In case of using hashes as part of the collection names and to let the user or developer easily recover this information, a collection named <collection_prefix>_collection_names
is created and fed with information regarding the mapping of the collection names and the combination of concrete services, service paths, entities and attributes.
About batching
Despite NGSISTHSink
allows for batching configuration, it is not true it works with real batches as the rest of sinks. The batching mechanism was designed to accumulate NGSI-like notified data following the configured data model (i.e. by service, service path, entity or attribute) and then perform a single bulk-like insert operation comprising all the accumulated data.
Nevertheless, FIWARE Comet storage aggregates data through updates, i.e. there are no inserts but updates of certain pre-populated collections. Then, these updates implement at MongoDB level the expected aggregations of FIWARE Comet (sum, sum2, max and min).
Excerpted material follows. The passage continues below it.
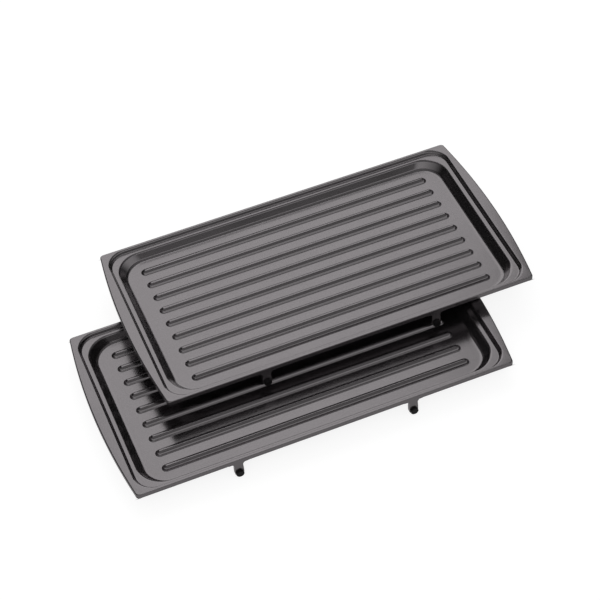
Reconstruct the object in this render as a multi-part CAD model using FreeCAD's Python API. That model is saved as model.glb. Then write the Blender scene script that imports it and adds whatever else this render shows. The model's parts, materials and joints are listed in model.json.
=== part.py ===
"""Pair of removable grill plates of a panini press, stacked as they lie on a worktop.

Both plates are the same aluminium casting: a shallow ribbed pan inside a stepped rim,
with two lugs under each long side. A round-headed stud is riveted through each lug and
carries the plate in the press. The upper plate lies on the rim of the lower one, moved
to the right and to the back.

Millimetres, +Z up, +X along the ribs, front of the plates at -Y. The origin is at the
middle of the stack's box, on the worktop that the lower plate's lugs stand on.
"""
import FreeCAD, Part
import math
import os

Vector = FreeCAD.Vector

# Outline of one plate, seen from above
plate_length = 290.0        # corner to corner, without the arched ends
plate_width = 161.0
end_bulge = 6.0             # rise of each arched end at its middle
outline_corner_radius = 4.0

# Section of one plate: heights are above the cooking floor
rim_height = 9.9
ledge_height = 6.7
skirt_depth = 3.9           # height of the outer face of the rim
skirt_lip = 2.0             # thickness of the skirt behind that face
cast_wall = 2.2
floor_thickness = 2.7
rim_edge_radius = 0.8

# Width of each band between the outline and the floor
end_rim_width = 2.9         # measured at the corners, where the end bulge is nil
side_rim_width = 2.3
step_run = 1.4
end_ledge_width = 3.5
side_ledge_width = 2.8
end_wall_run = 5.2
side_wall_run = 3.2
step_corner_radius = 15.5
wall_corner_radius = 20.0
floor_corner_radius = 18.0

# Cooking ribs: as many as fit on the floor
rib_pitch = 14.5
rib_end_gap = 12.5          # from the ends of the ribs to the ends of the floor
rib_side_gap = 6.0          # least gap from the outer ribs to the sides of the floor
rib_foot_width = 6.4
rib_crest_width = 3.4
rib_height = 2.6

# Flat face under the floor that meets the heater
land_end_gap = 20.0         # from the ends of the face to the ends of the floor
land_side_gap = 17.8
land_corner_radius = 12.0
land_height = 1.0

# Lugs and their studs
lug_spacing = 135.0
lug_shift = -2.0            # both pairs sit a little left of the middle
lug_width = 6.4
lug_end_radius = 3.5
lug_thickness = 3.2
lug_root_radius = 3.0
stud_drop = 4.4             # stud axis below the cooking floor
web_thickness = 2.6
web_clearance = 0.4         # between the riveted tail and the web over it
stud_shank_radius = 2.0
stud_head_radius = 3.0
stud_head_length = 1.8
stud_tail_radius = 2.6
stud_tail_length = 0.8
stud_edge_radius = 0.4
stud_bore_clearance = 0.1

# How the upper plate lies on the lower one
stack_shift_x = 45.1
stack_shift_y = 58.6
stack_gap = 0.3             # between the lower rim and the upper heater face

half_length = plate_length / 2
half_width = plate_width / 2
skirt_bottom = rim_height - skirt_depth
step_top_x = half_length - end_rim_width
step_top_y = half_width - side_rim_width
step_foot_x = step_top_x - step_run
step_foot_y = step_top_y - step_run
wall_top_x = step_foot_x - end_ledge_width
wall_top_y = step_foot_y - side_ledge_width
floor_x = wall_top_x - end_wall_run
floor_y = wall_top_y - side_wall_run
rib_pairs = int((floor_y - rib_side_gap - rib_foot_width / 2) / rib_pitch)
rib_half_length = floor_x - rib_end_gap
land_x = floor_x - land_end_gap
land_y = floor_y - land_side_gap
underside = floor_thickness + land_height
stand_height = stud_drop + lug_end_radius
stack_rise = rim_height + stack_gap + underside


def arched_prism(inset, z_low, z_high):
    """Solid with the plate's outline, moved inwards by inset, between two heights."""
    length = half_length - inset
    width = half_width - inset
    reach = length + end_bulge
    height = z_high - z_low
    solid = Part.makeBox(2 * reach, 2 * width, height, Vector(-reach, -width, z_low))
    arch_radius = (width ** 2 + end_bulge ** 2) / (2 * end_bulge)
    for side in (-1, 1):
        centre = Vector(side * (reach - arch_radius), 0, z_low)
        solid = solid.common(Part.makeCylinder(arch_radius, height, centre))
    corners = [edge for edge in solid.Edges if edge.BoundBox.ZLength > 0.99 * height
               and edge.BoundBox.XLength < 0.01 and edge.BoundBox.YLength < 0.01]
    return solid.makeFillet(max(outline_corner_radius - inset, 0.5), corners)


def rounded_wire(half_x, half_y, radius, z):
    """Closed rectangle with rounded corners, level at one height."""
    edges = []
    for quarter in range(4):
        turn = FreeCAD.Rotation(Vector(0, 0, 1), 90 * quarter)
        ahead, aside = (half_x, half_y) if quarter % 2 == 0 else (half_y, half_x)
        slant = radius * (1 - math.sqrt(0.5))
        points = [Vector(ahead, radius - aside, z),
                  Vector(ahead, aside - radius, z),
                  Vector(ahead - slant, aside - slant, z),
                  Vector(ahead - radius, aside, z)]
        start, corner, middle, end = [turn.multVec(point) for point in points]
        edges.append(Part.LineSegment(start, corner).toShape())
        edges.append(Part.Arc(corner, middle, end).toShape())
    return Part.Wire(edges)


def tapered_block(low, high):
    """Solid between two rounded rectangles, each given as (half_x, half_y, radius, z)."""
    return Part.makeLoft([rounded_wire(*low), rounded_wire(*high)], True, True)


def rounded_edges_on_top(solid, radius):
    """The same solid with its upper outer edges rounded."""
    top = solid.BoundBox.ZMax
    edges = [edge for edge in solid.Edges
             if edge.BoundBox.ZMin > top - 0.01 and edge.Length > 0.01]
    return solid.makeFillet(radius, edges)


def rim():
    """Flange with its skirt turned down, hollow underneath."""
    block = rounded_edges_on_top(arched_prism(0, skirt_bottom, rim_height), rim_edge_radius)
    return block.cut(arched_prism(skirt_lip, skirt_bottom, rim_height - cast_wall))


def shell():
    """Outside of the stepped pan under the rim, with the heater face at its bottom."""
    step_radius = step_corner_radius - step_run + cast_wall
    step = tapered_block(
        (step_foot_x + cast_wall, step_foot_y + cast_wall, step_radius, ledge_height - cast_wall),
        (step_foot_x + cast_wall, step_foot_y + cast_wall, step_radius, rim_height - rim_edge_radius))
    pan = tapered_block(
        (floor_x + cast_wall, floor_y + cast_wall, floor_corner_radius + cast_wall, -floor_thickness),
        (wall_top_x + cast_wall, wall_top_y + cast_wall, wall_corner_radius + cast_wall, ledge_height))
    land = tapered_block(
        (land_x, land_y, land_corner_radius, -underside),
        (land_x, land_y, land_corner_radius, 0))
    return step.fuse(pan).fuse(land)


def cavity():
    """Space above the floor: the pan, and the wider step over the ledge."""
    above = rim_height + cast_wall
    step_over = step_run * (above - ledge_height) / (rim_height - ledge_height)
    pan = tapered_block(
        (floor_x, floor_y, floor_corner_radius, 0),
        (wall_top_x, wall_top_y, wall_corner_radius, ledge_height))
    step = tapered_block(
        (step_foot_x, step_foot_y, step_corner_radius - step_run, ledge_height),
        (step_foot_x + step_over, step_foot_y + step_over,
         step_corner_radius - step_run + step_over, above))
    return pan.fuse(step)


def stadium_wire(half_span, half_breadth, z):
    """Closed slot shape along X with half-round ends."""
    straight = half_span - half_breadth
    edges = []
    for side in (1, -1):
        start = Vector(side * straight, -side * half_breadth, z)
        middle = Vector(side * half_span, 0, z)
        end = Vector(side * straight, side * half_breadth, z)
        edges.append(Part.Arc(start, middle, end).toShape())
        edges.append(Part.LineSegment(end, Vector(-side * straight, side * half_breadth, z)).toShape())
    return Part.Wire(edges)


def rib(y):
    """One cooking rib with round ends and sloping sides, rooted in the floor."""
    inset = (rib_foot_width - rib_crest_width) / 2
    slope = inset / rib_height
    sunk = floor_thickness / 2
    foot_half = rib_foot_width / 2 + slope * sunk
    crest_half = rib_crest_width / 2
    foot = stadium_wire(rib_half_length + slope * sunk, foot_half, -sunk)
    crest = stadium_wire(rib_half_length - inset, crest_half, rib_height)
    return Part.makeLoft([foot, crest], True, True).translated(Vector(0, y, 0))


def y_cylinder(radius, length, x, y, z):
    return Part.makeCylinder(radius, length, Vector(x, y, z), Vector(0, 1, 0))


def lug():
    """Front lug at x = 0: flat tab flush with the skirt, round at its end, tied to the pan by
    a web, and the bore that is cut through it."""
    face = -half_width
    neck_half = lug_width / 2
    neck_top = ledge_height
    tab = Part.makeBox(lug_width, lug_thickness, neck_top + stud_drop,
                       Vector(-neck_half, face, -stud_drop))
    tab = tab.fuse(y_cylinder(lug_end_radius, lug_thickness, 0, face, -stud_drop))
    flare_half = neck_half + lug_root_radius
    flare_low = skirt_bottom - lug_root_radius
    flare = Part.makeBox(2 * flare_half, lug_thickness, neck_top - flare_low,
                         Vector(-flare_half, face, flare_low))
    for side in (-1, 1):
        flare = flare.cut(y_cylinder(lug_root_radius, lug_thickness, side * flare_half, face, flare_low))
    web_low = stud_tail_radius + web_clearance - stud_drop
    web = Part.makeBox(web_thickness, half_width - floor_y, neck_top - web_low,
                       Vector(-web_thickness / 2, face, web_low))
    bore = y_cylinder(stud_shank_radius + stud_bore_clearance, 3 * lug_thickness, 0,
                      face - lug_thickness, -stud_drop)
    return tab.fuse(flare).fuse(web), bore


def lug_places():
    """Side name, x and turn about Z of each lug."""
    places = []
    for end_name, side in (("left", -1), ("right", 1)):
        x = lug_shift + side * lug_spacing / 2
        places.append(("front_" + end_name, x, 0))
        places.append(("rear_" + end_name, x, 180))
    return places


def at_lug(shape, x, turn):
    """A front lug shape made at x = 0, moved to its place on the front or rear side."""
    placed = shape.copy()
    placed.rotate(Vector(0, 0, 0), Vector(0, 0, 1), turn)
    placed.translate(Vector(x, 0, 0))
    return placed


def plate():
    """One grill plate casting in its own frame, cooking floor at z = 0."""
    casting = rim().fuse(shell())
    lug_body, bore = lug()
    for _, x, turn in lug_places():
        casting = casting.fuse(at_lug(lug_body, x, turn))
    casting = casting.cut(cavity())
    for step in range(-rib_pairs, rib_pairs + 1):
        casting = casting.fuse(rib(step * rib_pitch))
    for _, x, turn in lug_places():
        casting = casting.cut(at_lug(bore, x, turn))
    return casting.removeSplitter()


def stud():
    """Round-headed stud for a front lug at x = 0: head outside, shank, riveted tail inside."""
    face = -half_width
    head = y_cylinder(stud_head_radius, stud_head_length, 0, face - stud_head_length, -stud_drop)
    outer_edge = [edge for edge in head.Edges if edge.BoundBox.YMax < face - stud_head_length / 2]
    head = head.makeFillet(stud_edge_radius, outer_edge)
    shank = y_cylinder(stud_shank_radius, lug_thickness, 0, face, -stud_drop)
    tail = y_cylinder(stud_tail_radius, stud_tail_length, 0, face + lug_thickness, -stud_drop)
    return head.fuse(shank).fuse(tail).removeSplitter()


def single_solid(shape):
    """The one solid of a shape, so that every file holds exactly one."""
    if len(shape.Solids) != 1 or not shape.isValid():
        raise ValueError("expected one valid solid, found %d" % len(shape.Solids))
    return shape.Solids[0]


def main():
    os.makedirs("parts", exist_ok=True)
    plate_shape = plate()
    stud_shape = stud()
    shift = Vector(stack_shift_x / 2, stack_shift_y / 2, 0)
    places = {"lower": Vector(0, 0, stand_height) - shift,
              "upper": Vector(0, 0, stand_height + stack_rise) + shift}
    for level, place in places.items():
        nodes = {level + "_plate": plate_shape}
        for lug_name, x, turn in lug_places():
            nodes[level + "_stud_" + lug_name] = at_lug(stud_shape, x, turn)
        for name, shape in nodes.items():
            single_solid(shape).translated(place).exportStep("parts/" + name + ".step")
            print(name, "volume", round(shape.Volume, 1))


main()
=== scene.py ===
"""Removable grill plates of a panini press: castings, studs and studio stage, as an add-on.

Both plates are one casting, modelled once at the lower plate's place and copied to the
upper one's. Its section is a row of level loops, bridged from the heater face outwards,
over the rim and down to the cooking floor.
"""

import json
import math
from collections import namedtuple

import bmesh
import bpy
from bpy.props import FloatProperty, FloatVectorProperty, IntProperty, PointerProperty
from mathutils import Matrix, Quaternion, Vector

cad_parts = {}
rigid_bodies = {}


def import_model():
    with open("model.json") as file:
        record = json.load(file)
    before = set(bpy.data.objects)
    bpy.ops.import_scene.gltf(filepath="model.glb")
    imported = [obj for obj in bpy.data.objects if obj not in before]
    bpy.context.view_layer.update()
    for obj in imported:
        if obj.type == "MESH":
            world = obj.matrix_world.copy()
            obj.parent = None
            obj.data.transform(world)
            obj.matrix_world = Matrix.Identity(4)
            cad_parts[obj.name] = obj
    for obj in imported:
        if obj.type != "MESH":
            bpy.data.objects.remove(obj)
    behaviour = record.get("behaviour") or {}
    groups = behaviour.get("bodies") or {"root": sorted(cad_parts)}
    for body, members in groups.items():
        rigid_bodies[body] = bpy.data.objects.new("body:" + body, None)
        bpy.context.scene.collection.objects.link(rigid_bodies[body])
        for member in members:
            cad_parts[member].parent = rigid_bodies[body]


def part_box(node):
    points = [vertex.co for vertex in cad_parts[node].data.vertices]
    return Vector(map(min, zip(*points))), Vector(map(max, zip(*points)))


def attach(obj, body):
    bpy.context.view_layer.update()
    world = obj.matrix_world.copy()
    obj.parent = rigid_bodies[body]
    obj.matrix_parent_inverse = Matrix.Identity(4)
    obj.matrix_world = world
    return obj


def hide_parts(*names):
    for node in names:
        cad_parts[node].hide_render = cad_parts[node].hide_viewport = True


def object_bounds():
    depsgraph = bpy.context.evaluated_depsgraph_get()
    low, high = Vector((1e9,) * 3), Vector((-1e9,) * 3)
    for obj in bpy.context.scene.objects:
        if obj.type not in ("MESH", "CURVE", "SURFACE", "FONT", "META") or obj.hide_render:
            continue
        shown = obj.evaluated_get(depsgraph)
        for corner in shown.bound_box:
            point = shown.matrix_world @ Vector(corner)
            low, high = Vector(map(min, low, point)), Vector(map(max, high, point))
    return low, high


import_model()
cad_low, cad_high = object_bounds()

bl_info = {
    "name": "Grill plates",
    "version": (1, 0, 0),
    "blender": (4, 5, 0),
    "location": "View3D > Sidebar > Grill plates",
    "description": "Models a stacked pair of removable grill plates on a studio stage",
    "category": "Object",
}

MM = 0.001
LEVELS = ("lower", "upper")
LUGS = ("front_left", "front_right", "rear_left", "rear_right")

CORNER_STEPS = 14       # segments in a round corner of a loop
END_CUTS = 15           # points along each end of a loop, odd so that one is in the middle
ROUNDING_STEPS = 5      # segments across a rounded edge
BRIDGE_LIFT = 20 * MM   # a loop is bridged this far above its place, so that none lies level with the last

Loop = namedtuple("Loop", "half_x half_y corner height rounding bulge")


# ---------------------------------------------------------------- settings

def length(name, millimetres, description):
    """A length setting in scene units."""
    return FloatProperty(name=name, description=description, default=millimetres * MM,
                         unit="LENGTH", precision=5)


def linear(hex_code):
    """Linear red, green and blue of an sRGB hex value."""
    channels = []
    for start in (1, 3, 5):
        value = int(hex_code[start:start + 2], 16) / 255
        channels.append(value / 12.92 if value <= 0.04045 else ((value + 0.055) / 1.055) ** 2.4)
    return tuple(channels)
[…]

The problem with such an approach (updates versus inserts) is there is no operation in the Mongo API enabling the update of a batch. As much, there exists a updateMany
operation, but it is about updating many collections with a single data (the updated collections are those matching the given query).
Thus, NGSISTHSink
does not implement a real batching mechanism as usual. Please observe the batching accumulation is still valid, since many events may be accumulated and processed at the same time, even in the case of configuring a batch size of 1, a single notification may include several context elements. The difference with regard to the other sinks is the events within the batch will be processed one by one after all.
About recvTime
and TimeInstant
metadata
By default, NGSISTHSink
stores the notification reception timestamp. Nevertheless, if a metadata named TimeInstant
is notified, then such metadata value is used instead of the reception timestamp. This is useful when wanting to persist a measure generation time (which is thus notified as a TimeInstant
metadata) instead of the reception time.
About the encoding
NGSIMongoSink
follows the MongoDB naming restrictions. In a nutshell:
Until version 1.2.0 (included), Cygnus applied a very simple encoding:
- Database names will have the characters
\
,/
,.
,$
,"
andencoded as
_
. - Collections names will have the characters
$
encoded as_
.
From version 1.3.0 (included), Cygnus applies this specific encoding tailored to MongoDB data structures:
- Equals character,
=
, is encoded asxffff
. - All the forbidden characters are encoded as a
x
character followed by the Unicode of the character. - User defined strings composed of a
x
character and a Unicode are encoded asxx
followed by the Unicode. xffff
is used as concatenator character.
Despite the old encoding will be deprecated in the future, it is possible to switch the encoding type through the enable_encoding
parameter as explained in the configuration section.
Programmers guide
NGSISTHSink
class
NGSISTHSink
extends NGSIMongoBaseSink
, which as any other NGSI-like sink, extends the base NGSISink
. The methods that are extended are:
void persistBatch(Batch batch) throws Exception;
A Batch
contains a set of CygnusEvent
objects, which are the result of parsing the notified context data events. Data within the batch is classified by destination, and in the end, a destination specifies the MongoDB collection where the data is going to be persisted. Thus, each destination is iterated in order to compose a per-destination data string to be persisted thanks to any MongoBackend
implementation.
public void start();
An implementation of MongoBackend
is created. This must be done at the start()
method and not in the constructor since the invoking sequence is NGSISTHSink()
(contructor), configure()
and start()
.
public void configure(Context);
A complete configuration as the described above is read from the given Context
instance.
MongoBackend
class
This is a convenience backend class for MongoDB that provides methods to persist the context data both in raw of aggregated format. Relevant methods regarding raw format are:
public void createDatabase(String dbName) throws Exception;
Creates a database, given its name, if not exists.
public void createCollection(String dbName, String collectionName) throws Exception;
Creates a collection, given its name, if not exists in the given database.
public void insertContextDataRaw(String dbName, String collectionName, long recvTimeTs, String recvTime, String entityId, String entityType, String attrName, String attrType, String attrValue, String attrMd) throws Exception;
Updates or inserts (depending if the document already exists or not) a set of documents in the given collection within the given database. Such a set of documents contains all the information regarding current and past notifications (historic) for a single attribute. a set of documents is managed since historical data is stored using several resolutions and range combinations (second-minute, minute-hour, hour-day, day-month and month-year). See FIWARE Comet at Github for more details.
Nothing special is done with regards to the encoding. Since Cygnus generally works with UTF-8 character set, this is how the data is written into the collections. It will responsability of the MongoDB client to convert the bytes read into UTF-8.
Authentication and authorization
Current implementation of NGSIMongoSink
relies on the username and password credentials created at the MongoDB endpoint.